Yesterday evening, Kaiser Kuo and David Moser were delighted to be joined in Popup Towers by Rogier Creemers, post-doctoral fellow at Oxford, author of the fantastic China copyright and media blog, and one of the most informed academics working on Chinese Internet governance. We've always enjoyed our previous chances to grill Rogier on his thoughts, and our discussion this week didn't disappoint either.

Enjoy Sinica? This month marks the fifth anniversary of our show, which means that we have an enormous archive of materials covering most of the significant political and economic developments in China over the past five years. If you're interested in checking them out, please feel welcome to grab them from our dedicated Sinica RSS feed. Suggestions about future show guests or topics you'd like to hear covered are also always welcome by email at sinica@popupchinese.com. [standalone mp3 file]

 said on
April 8, 2015
Brilliant discussion, guys. Thank you. Always a pleasure to listen!
 said on
April 8, 2015
Was I the only one who missed David's recommendation at the end? There was a good introduction but I never heard the title of the book.
 said on
April 9, 2015
For android users (non-iTunes), Sinica is also available on dogcatcher and pocket casts.
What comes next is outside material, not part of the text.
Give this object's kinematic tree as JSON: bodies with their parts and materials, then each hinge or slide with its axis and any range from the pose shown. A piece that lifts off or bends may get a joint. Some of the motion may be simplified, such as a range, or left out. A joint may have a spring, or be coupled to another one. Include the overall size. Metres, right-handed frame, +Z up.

@Escoffery.s --Yeah I always have to listen to the recommendations at least 3x if not more to catch all the recommendations. I mentioned it was helpful that the recommendations be listed but got no response. It sounds like David mentioned a book but not the title or author. Sorry. Maybe someone from Sinica will respond via comments since it looks like they amended their note on email to only be on future recommendations and nothing else.
 said on
April 9, 2015
David here. It may be my fault with editing. The left channel fritzed and I had to cut a bit. Let me see if the original recording has it.
 said on
April 9, 2015
Kaiser,

I’m glad you brought up the point about the 80% approval rating of Xi in the Osnos piece... I also homed in on this.
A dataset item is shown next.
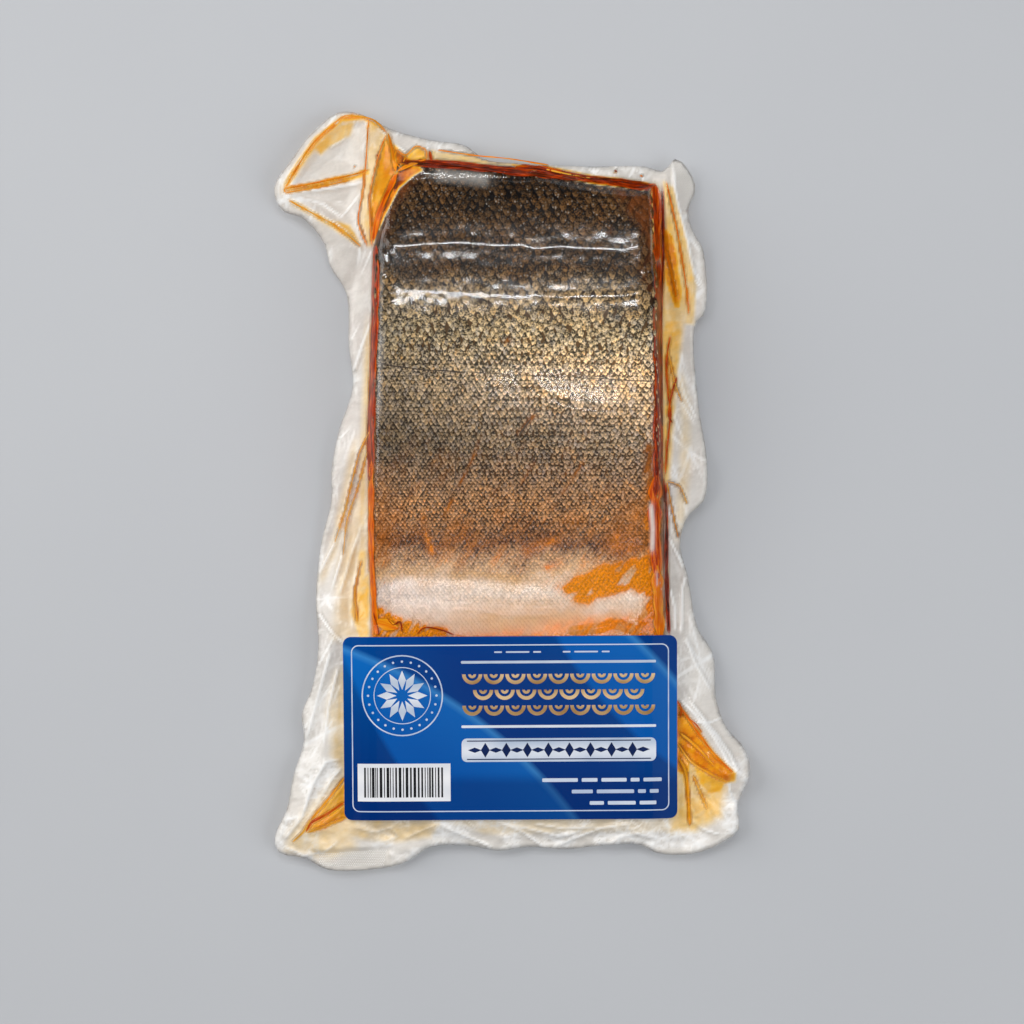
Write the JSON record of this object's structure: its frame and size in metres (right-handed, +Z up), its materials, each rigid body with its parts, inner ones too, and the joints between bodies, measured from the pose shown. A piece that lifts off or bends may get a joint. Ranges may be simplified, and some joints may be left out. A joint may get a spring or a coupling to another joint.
{
  "type": "vacuum packed smoked salmon side",
  "caption": "Skin-on block of cold-smoked salmon side in a clear vacuum bag with wrinkled film edges, a drawn-up corner and a blank-worded printed label.",
  "frame": {"origin": "on the table under the middle of the pack's outline", "axes": "+Z up from the flat underside towards the skin, +Y along the pack from the label towards the fish's back, +X to the right as the label is read"},
  "size_m": [0.182, 0.2906, 0.028],
  "materials": {
    "film": "clear glossy bag film over the fish, milky and wrinkled round it",
    "label_blue": "smooth printed label with a satin varnish, blue swells",
    "salmon_skin": "wet scaled skin, nearly black on the back, bronze along the flank, silver on the belly",
    "salmon_flesh": "moist orange cut flesh with pale lines",
    "fish_oil": "amber oil pooled in the folds of the bag",
    "label_silver": "pale silver print",
    "label_gold": "warm gold print",
    "label_dark": "dark print"
  },
  "bodies": {
    "root": {"vacuum_bag": "film", "label": "label_blue"}
  },
  "joints": []
}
I agree with you how odd it is that the profile painted a decidedly negative picture, and then tossed out that number without any explanation. I imagine the general reader would be tempted to make an apples-to-apples comparison with American political polling, and that is a mistake. I don’t have answers, but some things to consider about how the two might be fundamentally different:

- American pols often score so low in part, I feel, because of the overwhelmingly negative atmosphere in America when it comes to discussing politics. And a yes-or-no approval question also leaves very little room for nuance in understanding how people in fact consider politicians and issues. In fact a yes/no answer might be entirely misleading, or just a teenie part of the picture. My favorite example was the street interviews done about Obamacare... many people said they vehemently opposed it, but then agreed with many (if not all) of its basic points when it was broken out for them. Now that yes/no answer doesn’t seem the same... In short, a 5% approval rating doesn’t mean imminent revolution... and of course we know this.

- This is purely speculation on my part, but a legitimate thing consider... Americans are also familiar with polling, and know what that phone call is like. Is it difficult to image that an unsuspecting Chinese person, getting a call from a polling agency they likely do not know, might react differently? Might it not in fact be an off-putting event, instead a fun chance to bitch to a stranger? My point is that the water is different, even if I can’t say exactly how... Again in short, an 80% approval rating doesn’t mean everyone is high on Xi. Everybody does not know this.

The thing is, the supposedly high approval ratings in China is a number that crops up fairly often... and I am annoyed by it every time. Those raw numbers accurately reflect exactly one thing: what people said on the phone at that given moment. I suspect that having no context would lead Western readers to unconscious place those numbers in a Western context...

Tom

 said on
April 12, 2015
Hi Escoffery.s

The author is Michael Schuman, and book is "Confucius and the World He Created." Maybe I mumbled the name too quickly, I've been known to do that.